Even after looking back on my experiences almost two months later it's hard for me to really define my trip to Hungary in one, good introductory sentence. There's no set point that I can easily pick up on, some experience to expand on that will truly bring the reader to my level from the moment I arrived to the moment I left. When the country is mentioned in my History class or Budapest comes up in an English class I am instantly in a moment. Sometimes it's the image of staring at the tall, yellow house with chipped paint decorating the siding that I called home for a month. Others, I see the face of a boy I met from Slovenia and I can smell the sweet scent of a Hungarian bakery drifting to my nose as we walk down a uneven road covered with bricks. And more often than anything else, I see flashes of everything as if my life were projected onto my eyelids, fast-forwarding through my summer.

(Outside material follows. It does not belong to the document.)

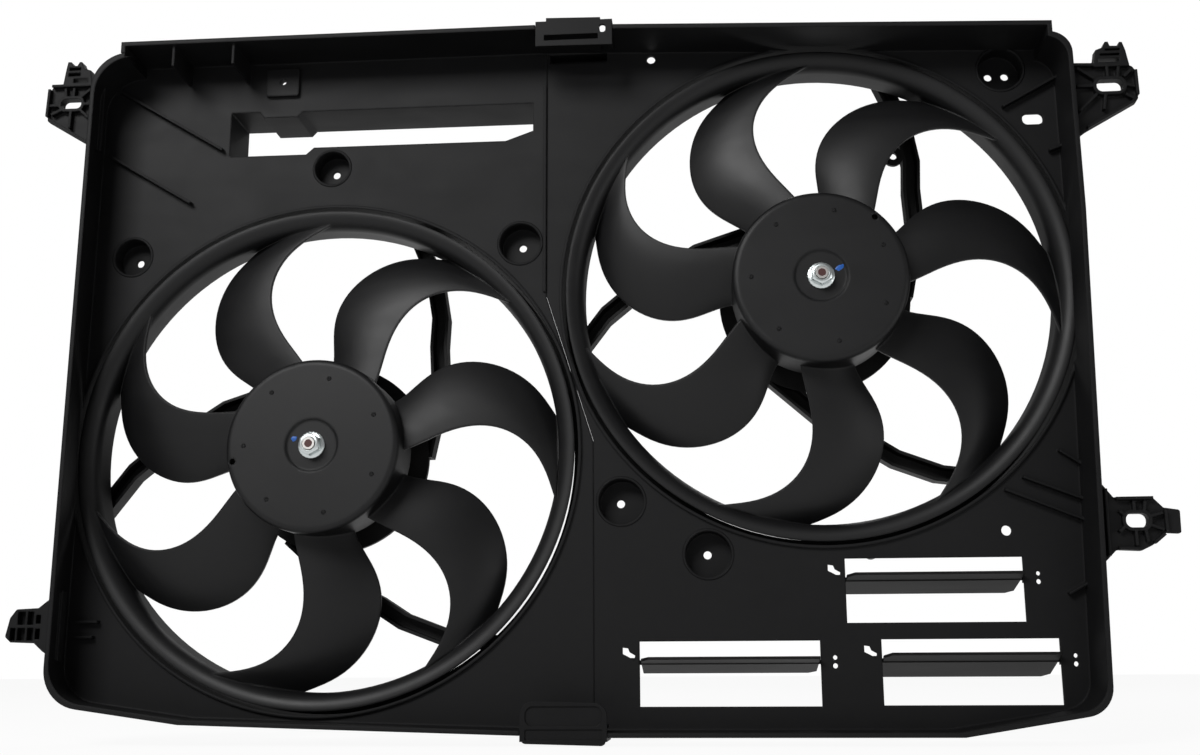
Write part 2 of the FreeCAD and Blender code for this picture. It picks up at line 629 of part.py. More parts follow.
bracket(right, [(329, -77), (336.9, -81.3), (342.8, -89.2), (366.3, -89.1, 4), (372.8, -96), (382.7, -97.5, 1.5),
                (382.4, -112.3, 1.5), (373.4, -111.8), (364.6, -119.3, 8), (357.3, -122.8, 3), (342.2, -122.1, 3),
                (336.1, -128.3), (329, -134)],
        (355.3, -104.1, 14, 9),
        [(337.5, -84, 337, -126), (343.5, -90.2, 366, -90.1), (373, -97.5, 373.2, -111), (343, -121.2, 357, -121.8),
         (365, -118, 371.6, -112.6), (354, -92, 354, -98.5), (361, -92, 359.8, -98.5), (345, -98, 347.5, -100.4),
         (344, -111, 347.5, -108), (354, -119.8, 354, -109.8), (361, -117.4, 359.8, -109.8),
         (371.2, -99.4, 363.5, -101.5), (371.2, -109.9, 363, -107)])
cut(right, 0, 22, [box(20.5, 230, 26.6, 246)])
seam_notches(right)


# Saddle clips over the seam
def seam_clip(label, place, face, raised, inner, sign, rim):
    """Face against the radiator, a wall over the rim with a raised part, and one under it."""
    made = body(label)
    x0, x1 = place[:2]
    seat = rim + sign * clip_seat
    near, far = sorted([seat.value, seat.value + sign * clip_wall.value])
    add(made, 0, clip_face, [face])
    add(made, 0, clip_depth, [box(x0, seat, x1, seat + sign * clip_wall)])
    add(made, 0, recess_depth, [raised])
    add(made, 0, clip_depth - 4, [box(x0 + 1, inner, x1 - 1, inner + sign * clip_wall)])
    return made


top_clip = seam_clip(
    "seam_clip_top", clip_places[0],
    [(-22.4, 224.2), (30.4, 223.6), (30.4, 241.6), (22.2, 242), (22.2, 243.9), (-15.1, 244.8), (-15.1, 242.2), (-22.4, 242)],
    [(-15.1, 241), (22.2, 241), (22.2, 243.9), (-15.1, 244.8)], 232.8, 1, rim_top)
cut(top_clip, 0, clip_face, [box(-16.4, 228.2, 20.6, 232.2)])
cut(top_clip, 0, clip_face, [box(21.6, 232.8, 25.8, 238.7, 1.9)])
cut(top_clip, clip_face, clip_depth, [box(20.8, 230, 26.4, 250)])
bottom_clip = seam_clip(
    "seam_clip_bottom", clip_places[1],
    [(-29.6, -234.6), (-29.6, -212.3, 8), (24.4, -213.8, 8), (24.4, -235), (22.4, -239.3, 3), (-27.4, -238, 3)],
    [(-27, -235.4), (22, -235.4), (22.4, -238.6), (-27.4, -237.4)], -227.4, -1, -rim_bottom)
cut(bottom_clip, 0, clip_face / 2, [box(-26.4, -227.6, 21.4, -215.6, 5)])
cut(bottom_clip, 0, clip_face / 2, [box(-26.4, -236, 21.4, -229.4, 1)])


# Carriers behind the barrels, with three swept struts to the motor ring
strut_path = ((0, 0), (10.6, 51), (9, 79), (10, 100), (5, 130), (-9, 163))


def strut(left_edge, right_edge):
    """Bent strip from the motor ring to the carrier ring, between two distances from the strut's line."""
    def edge(shift, stations):
        return [(strut_offset + bend + shift, up) for bend, up in stations]
    return edge(left_edge, strut_path) + edge(right_edge, strut_path[::-1])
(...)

I went into forts that hosted bells older than my country, I went on a biking trip with other exchange students, I traveled across one of the six or seven bridges that held the connection between Buda and Pest. I traveled the metro and felt hip and European calling it the metro instead of the subway. I realized that they had better McDonalds than we did and generally had more helpful people. I discovered that my accent was stronger than I would've ever enjoyed admitting. I found out the do's and don'ts of being a traveling American in Europe (a common mistake is that most tourists actually do yell things like "Do you speak AMERICAN?"). I traveled to Croatia and spent a week looking at the blue waters and playing guessing games with my host-sister, Laura, about where people were actually from. I took pictures that I thought of as artistic but were actually just shots of buildings taken at an off angle. I spent a week with all the other short-term exchange students (and three long-terms) in Hungary, getting to meet people from places that I studied in class, like Brazil, Italy, Norway and Sweden. I found out about countries I've never heard of and heard accents that I could never place. I shopped for family, I bought clothes for myself, I put together a scrapbook of all my knick-knacks that I collected (like bus passes, the plane tickets and some movie theatre stubs). I watched a German movie translated into Hungarian in a big theatre and had much more fun trying to figure out the plot than my friends did actually watching it. I felt like I was falling in love, I felt like I would do anything to get back home and feel the Florida heat, I felt waves of confidence and anger and homesickness. I felt ignorant to the world but I felt patriotic when the fireworks flashed over the river on the fourth of July. I felt really, truly alive.

When I left, it really felt like I was leaving halfway through a show. The good parts were just getting started and it felt rude and almost tasteless to get up and leave in the middle of it all. I wished and wished and wished on my plane ride back that I had convinced my parents to let me do the long-term exchange, anything to have let me stay for just a little while longer. After almost a day of travel, when I walked my first steps in Jacksonville for over a month, I felt an overwhelming surge of relief and belonging and exhaustion.

A good night's sleep and I was off again, visiting friends, getting ready for my senior year, trying desperately to entertain my host-sister and give her the things I got from her. We showed her beaches, we showed her amusement parks, we showed her the Duval County school system. We took her to malls, long car rides, state parks. We introduced her to someone new almost every day, she became friends with the German exchange student. She took over 800 pictures so I could only assume she had a good time. My school got in the way as I felt guilty for taking her to a place of learning while she was still on summer break. The four weeks that she spent here went by so quickly and I found myself wanting her to stay for the rest of the year, there was so much more to show her and so many holiday traditions she just didn't get to do. My family and I showed her as much as we possibly could, we tried to expose her to as much culture as there was in Jacksonville. We still e-mail each other weekly, but she's rarely online because of school now. I want to take my friends over to visit her and her family. I want her to come back. She loved my cat, Luna, and so my parents and I are tempting her with the feline. It's not like it'll be a hard thing to do. She says she wants to visit again and I truly hope she does.